From a legal perspective, the plaintiffs themselves made a mistake by, from the outset, establishing their cases on the point of the fear of mistreatment if deported. Instead, they should have tried to undermine the content of the deportation decision itself, the grounds it was based on and its consistency with the Temporary Protection Regulation to which Syrians are subject. That law identifies limited causes that allow Turkish government authorities to deport those to whom one or more applies. Merely submitting inconclusive or unstable claims of the possibility of mistreatment if returned to Syria will neither save the plaintiffs from deportation nor undermine the decision being appealed, according to the content of the Constitutional Court’s April ruling.

Before considering the implications and impacts of these decisions, it is important to point out two issues.
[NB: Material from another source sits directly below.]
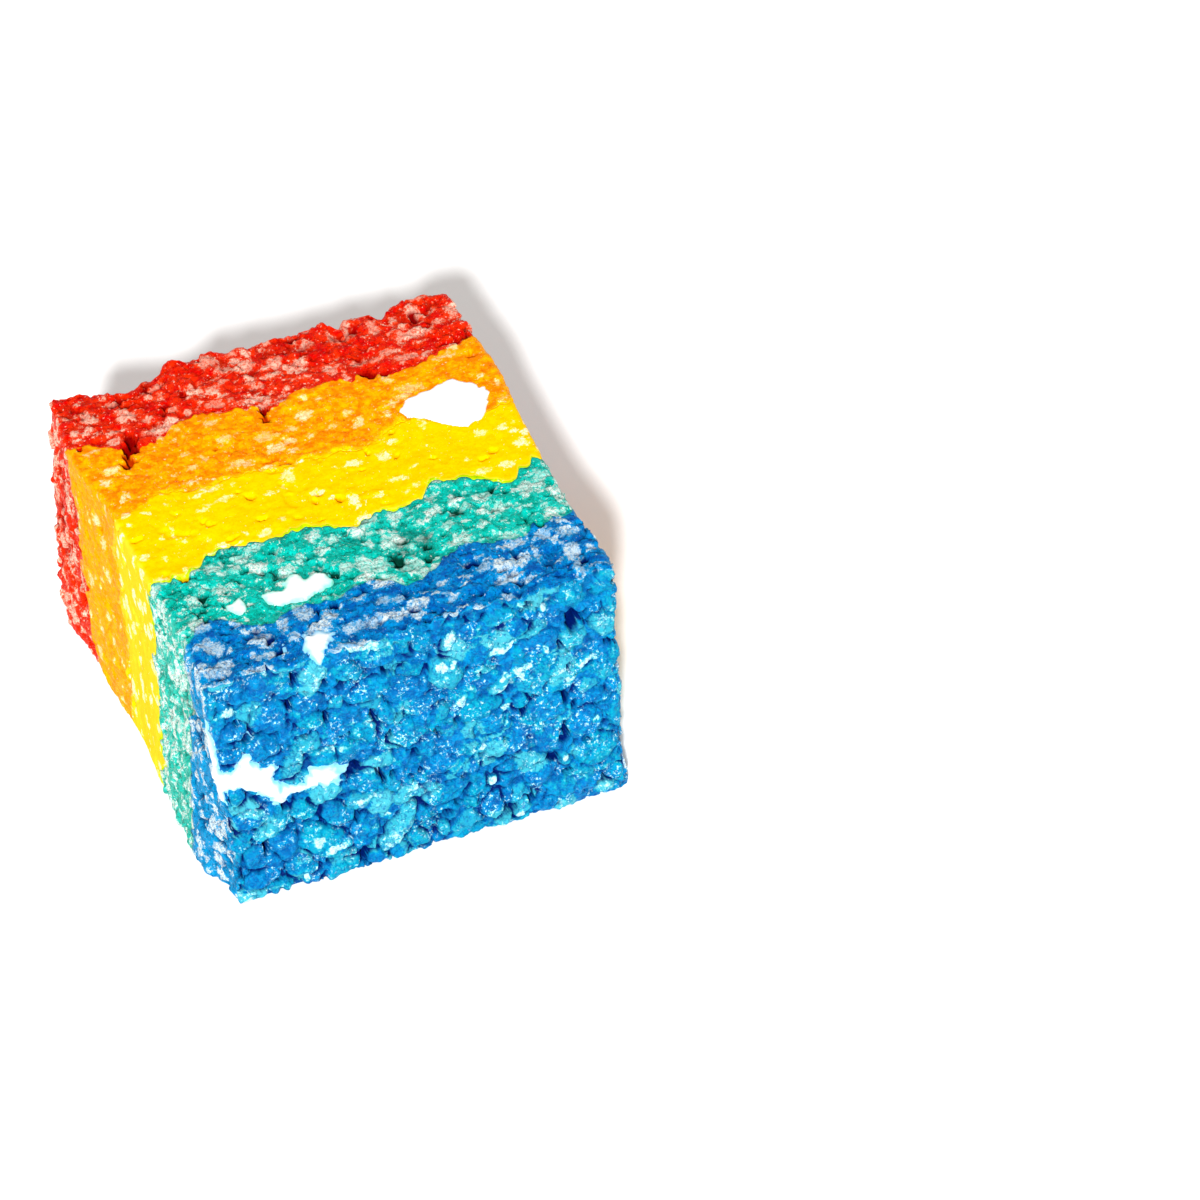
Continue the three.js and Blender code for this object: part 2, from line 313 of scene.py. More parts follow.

First, the conditions stipulated in the Temporary Protection Regulation that allow for the authorities to terminate protection status and deport individualsare limited and may not be expanded or exceeded in citing them or drawing analogies from them. The conditions are as follows: 

  • Leaders, members or supporters of a terrorist or for-profit criminal organization. 
  • Whoever uses false information and forged documents in Turkish entry procedures, visas and residence permits. 
  • Individuals who make a living by illegal means while residing in Turkey. 
  • Individuals who, without an acceptable justification, have overstayed their visa or visa exemption by more than ten days or whose visa has been canceled.
  • Individuals whose residence permit has been canceled and whose applications to extend their residence have been rejected and who have not left Turkey within ten days. 
  • Individuals found to be working without a permit. 
  • Whoever violates the legal provisions of entry and exit from Turkey. 
  • Individuals found to have come to Turkey despite being banned from entry. 

The second issue is that the Temporary Protection Regulation stipulates that refoulement is not permissible, as stated in Article 6: “No one within the scope of this Regulation shall be returned to a place where he or she may be subjected to torture, inhuman or degrading punishment or treatment, or where his/her life or freedom would be threatened on account of his/her race, religion, nationality, membership of a particular social group or political opinion.”

Here, it should be noted that deporting Syrian refugees to their country violates not only the Temporary Protection Regulation, but also Article 33 of the United Nations Convention Relating to the Status of Refugees and Article 4 of the Convention’s 1967 Protocol, which are part of the Turkish state’s legal obligations as it has adopted these conventions and agreements.  

Returning to the Constitutional Court’s recent decision, the plaintiffs’ failure to establish their claims on a correct legal basis does not mean the Court’s ruling is correct. The Court placed the burden of proving possible mistreatment if deported on the plaintiffs’ shoulders. This interpretation wholly contradicts and threatens the concept of temporary protection—which is what provides the legal status for all Syrian refugees in Turkey. It is based on the assumption that the places people will be deported to are safe for them, as evidenced by them being required to present evidence to the contrary. This, despite the fact that all international human rights reports acknowledge that there is no safe place for refugees in Syria’s various regions. 

In this context, it is legitimate to question whether this decision sets the stage for the implementation of the Turkish government’s recently announced plan for the “voluntary return” of one million refugees in Turkey to some areas in northwestern Syria. I believe that this is only a first stage, and that return operations will continue to include, in my estimate, more than three million Syrians. 

So, does the recent ruling by Turkey’s Constitutional Court pave the way for a “voluntary return” plan? My response: Yes, it does. It is true that it is entirely a judicial decision, but it establishes the notion that these areas are safe until proven otherwise in relation to an individual’s situation. This undermines the foundations of the concept of temporary protection in its entirety, even though the reasons and circumstances that necessitated granting that protection have not disappeared.